──────── DATASET CONTENT

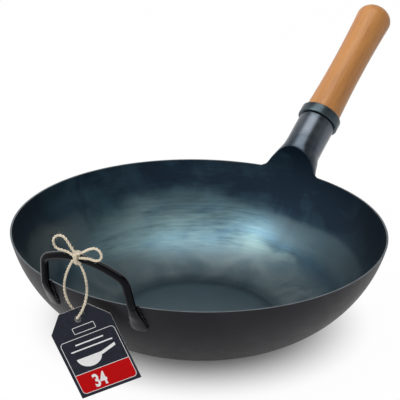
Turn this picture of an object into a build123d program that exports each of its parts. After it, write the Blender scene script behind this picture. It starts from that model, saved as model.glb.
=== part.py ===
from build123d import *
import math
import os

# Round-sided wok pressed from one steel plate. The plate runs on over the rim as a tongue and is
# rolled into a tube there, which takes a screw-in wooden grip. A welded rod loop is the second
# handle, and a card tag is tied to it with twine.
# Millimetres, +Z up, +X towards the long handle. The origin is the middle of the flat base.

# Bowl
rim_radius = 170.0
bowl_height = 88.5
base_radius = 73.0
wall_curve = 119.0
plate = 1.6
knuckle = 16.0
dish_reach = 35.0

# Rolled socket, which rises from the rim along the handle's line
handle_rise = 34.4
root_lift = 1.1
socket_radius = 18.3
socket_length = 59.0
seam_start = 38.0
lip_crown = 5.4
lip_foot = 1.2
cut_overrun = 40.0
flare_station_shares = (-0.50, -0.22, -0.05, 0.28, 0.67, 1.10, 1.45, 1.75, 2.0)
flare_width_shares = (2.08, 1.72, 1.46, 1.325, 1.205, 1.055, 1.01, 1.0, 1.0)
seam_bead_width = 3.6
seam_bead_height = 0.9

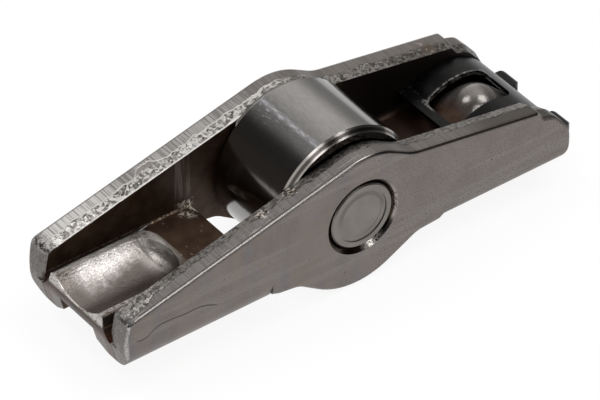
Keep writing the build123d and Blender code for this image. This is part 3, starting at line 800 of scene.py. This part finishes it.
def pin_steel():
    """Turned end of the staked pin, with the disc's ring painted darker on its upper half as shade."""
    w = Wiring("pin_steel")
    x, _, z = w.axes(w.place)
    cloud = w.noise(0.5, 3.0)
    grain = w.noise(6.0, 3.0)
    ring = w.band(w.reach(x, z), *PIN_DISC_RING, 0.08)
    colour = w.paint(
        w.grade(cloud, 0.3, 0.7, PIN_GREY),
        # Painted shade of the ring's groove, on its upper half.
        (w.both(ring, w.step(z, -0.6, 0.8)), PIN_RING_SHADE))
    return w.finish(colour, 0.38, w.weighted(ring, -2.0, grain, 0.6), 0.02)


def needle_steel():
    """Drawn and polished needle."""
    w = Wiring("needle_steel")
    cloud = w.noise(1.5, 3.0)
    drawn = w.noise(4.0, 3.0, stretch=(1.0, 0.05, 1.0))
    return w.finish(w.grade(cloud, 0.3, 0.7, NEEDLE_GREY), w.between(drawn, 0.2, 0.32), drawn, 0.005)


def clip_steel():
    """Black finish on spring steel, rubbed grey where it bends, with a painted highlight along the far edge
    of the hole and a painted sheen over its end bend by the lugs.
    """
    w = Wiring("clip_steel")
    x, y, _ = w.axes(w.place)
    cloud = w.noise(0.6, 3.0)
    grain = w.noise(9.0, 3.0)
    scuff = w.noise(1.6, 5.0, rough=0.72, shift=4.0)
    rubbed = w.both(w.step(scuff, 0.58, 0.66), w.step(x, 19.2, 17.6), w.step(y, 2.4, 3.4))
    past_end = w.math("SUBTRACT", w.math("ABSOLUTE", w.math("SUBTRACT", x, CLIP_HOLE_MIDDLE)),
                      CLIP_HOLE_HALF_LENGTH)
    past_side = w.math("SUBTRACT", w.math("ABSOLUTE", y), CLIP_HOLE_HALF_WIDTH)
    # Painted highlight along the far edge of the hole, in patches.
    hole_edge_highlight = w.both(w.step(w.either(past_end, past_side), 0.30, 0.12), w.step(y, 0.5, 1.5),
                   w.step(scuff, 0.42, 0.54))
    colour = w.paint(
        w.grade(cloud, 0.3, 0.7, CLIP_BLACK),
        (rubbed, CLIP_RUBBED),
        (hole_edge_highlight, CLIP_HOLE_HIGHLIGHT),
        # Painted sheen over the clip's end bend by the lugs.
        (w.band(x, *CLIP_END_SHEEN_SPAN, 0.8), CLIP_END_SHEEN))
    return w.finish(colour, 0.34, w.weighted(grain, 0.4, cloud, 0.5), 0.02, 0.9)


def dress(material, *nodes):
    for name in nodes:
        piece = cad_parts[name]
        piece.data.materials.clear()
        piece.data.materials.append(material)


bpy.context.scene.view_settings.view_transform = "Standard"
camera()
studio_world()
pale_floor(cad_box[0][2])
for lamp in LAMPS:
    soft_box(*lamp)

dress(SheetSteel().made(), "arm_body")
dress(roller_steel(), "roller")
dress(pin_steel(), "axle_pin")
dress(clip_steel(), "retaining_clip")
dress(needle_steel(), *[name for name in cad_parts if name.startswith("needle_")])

────────────────

- _GIVEN EXERCISE_
Go through the listing above and restate it word for word.

- _COMPLETED TASK_
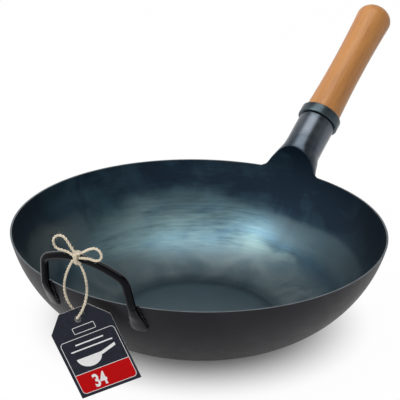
Turn this picture of an object into a build123d program that exports each of its parts. After it, write the Blender scene script behind this picture. It starts from that model, saved as model.glb.
=== part.py ===
from build123d import *
import math
import os

# Round-sided wok pressed from one steel plate. The plate runs on over the rim as a tongue and is
# rolled into a tube there, which takes a screw-in wooden grip. A welded rod loop is the second
# handle, and a card tag is tied to it with twine.
# Millimetres, +Z up, +X towards the long handle. The origin is the middle of the flat base.

# Bowl
rim_radius = 170.0
bowl_height = 88.5
base_radius = 73.0
wall_curve = 119.0
plate = 1.6
knuckle = 16.0
dish_reach = 35.0

# Rolled socket, which rises from the rim along the handle's line
handle_rise = 34.4
root_lift = 1.1
socket_radius = 18.3
socket_length = 59.0
seam_start = 38.0
lip_crown = 5.4
lip_foot = 1.2
cut_overrun = 40.0
flare_station_shares = (-0.50, -0.22, -0.05, 0.28, 0.67, 1.10, 1.45, 1.75, 2.0)
flare_width_shares = (2.08, 1.72, 1.46, 1.325, 1.205, 1.055, 1.01, 1.0, 1.0)
seam_bead_width = 3.6
seam_bead_height = 0.9

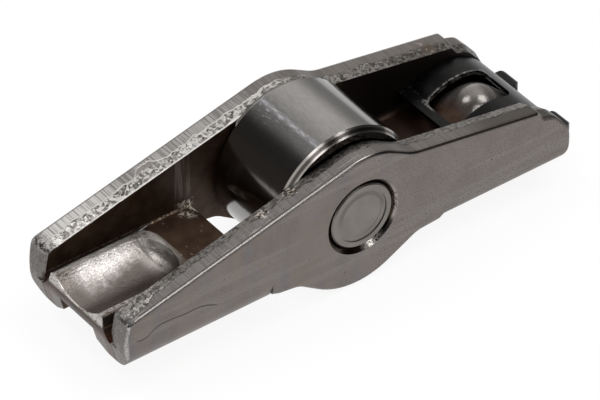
Keep writing the build123d and Blender code for this image. This is part 3, starting at line 800 of scene.py. This part finishes it.
def pin_steel():
    """Turned end of the staked pin, with the disc's ring painted darker on its upper half as shade."""
    w = Wiring("pin_steel")
    x, _, z = w.axes(w.place)
    cloud = w.noise(0.5, 3.0)
    grain = w.noise(6.0, 3.0)
    ring = w.band(w.reach(x, z), *PIN_DISC_RING, 0.08)
    colour = w.paint(
        w.grade(cloud, 0.3, 0.7, PIN_GREY),
        # Painted shade of the ring's groove, on its upper half.
        (w.both(ring, w.step(z, -0.6, 0.8)), PIN_RING_SHADE))
    return w.finish(colour, 0.38, w.weighted(ring, -2.0, grain, 0.6), 0.02)


def needle_steel():
    """Drawn and polished needle."""
    w = Wiring("needle_steel")
    cloud = w.noise(1.5, 3.0)
    drawn = w.noise(4.0, 3.0, stretch=(1.0, 0.05, 1.0))
    return w.finish(w.grade(cloud, 0.3, 0.7, NEEDLE_GREY), w.between(drawn, 0.2, 0.32), drawn, 0.005)


def clip_steel():
    """Black finish on spring steel, rubbed grey where it bends, with a painted highlight along the far edge
    of the hole and a painted sheen over its end bend by the lugs.
    """
    w = Wiring("clip_steel")
    x, y, _ = w.axes(w.place)
    cloud = w.noise(0.6, 3.0)
    grain = w.noise(9.0, 3.0)
    scuff = w.noise(1.6, 5.0, rough=0.72, shift=4.0)
    rubbed = w.both(w.step(scuff, 0.58, 0.66), w.step(x, 19.2, 17.6), w.step(y, 2.4, 3.4))
    past_end = w.math("SUBTRACT", w.math("ABSOLUTE", w.math("SUBTRACT", x, CLIP_HOLE_MIDDLE)),
                      CLIP_HOLE_HALF_LENGTH)
    past_side = w.math("SUBTRACT", w.math("ABSOLUTE", y), CLIP_HOLE_HALF_WIDTH)
    # Painted highlight along the far edge of the hole, in patches.
    hole_edge_highlight = w.both(w.step(w.either(past_end, past_side), 0.30, 0.12), w.step(y, 0.5, 1.5),
                   w.step(scuff, 0.42, 0.54))
    colour = w.paint(
        w.grade(cloud, 0.3, 0.7, CLIP_BLACK),
        (rubbed, CLIP_RUBBED),
        (hole_edge_highlight, CLIP_HOLE_HIGHLIGHT),
        # Painted sheen over the clip's end bend by the lugs.
        (w.band(x, *CLIP_END_SHEEN_SPAN, 0.8), CLIP_END_SHEEN))
    return w.finish(colour, 0.34, w.weighted(grain, 0.4, cloud, 0.5), 0.02, 0.9)


def dress(material, *nodes):
    for name in nodes:
        piece = cad_parts[name]
        piece.data.materials.clear()
        piece.data.materials.append(material)


bpy.context.scene.view_settings.view_transform = "Standard"
camera()
studio_world()
pale_floor(cad_box[0][2])
for lamp in LAMPS:
    soft_box(*lamp)

dress(SheetSteel().made(), "arm_body")
dress(roller_steel(), "roller")
dress(pin_steel(), "axle_pin")
dress(clip_steel(), "retaining_clip")
dress(needle_steel(), *[name for name in cad_parts if name.startswith("needle_")])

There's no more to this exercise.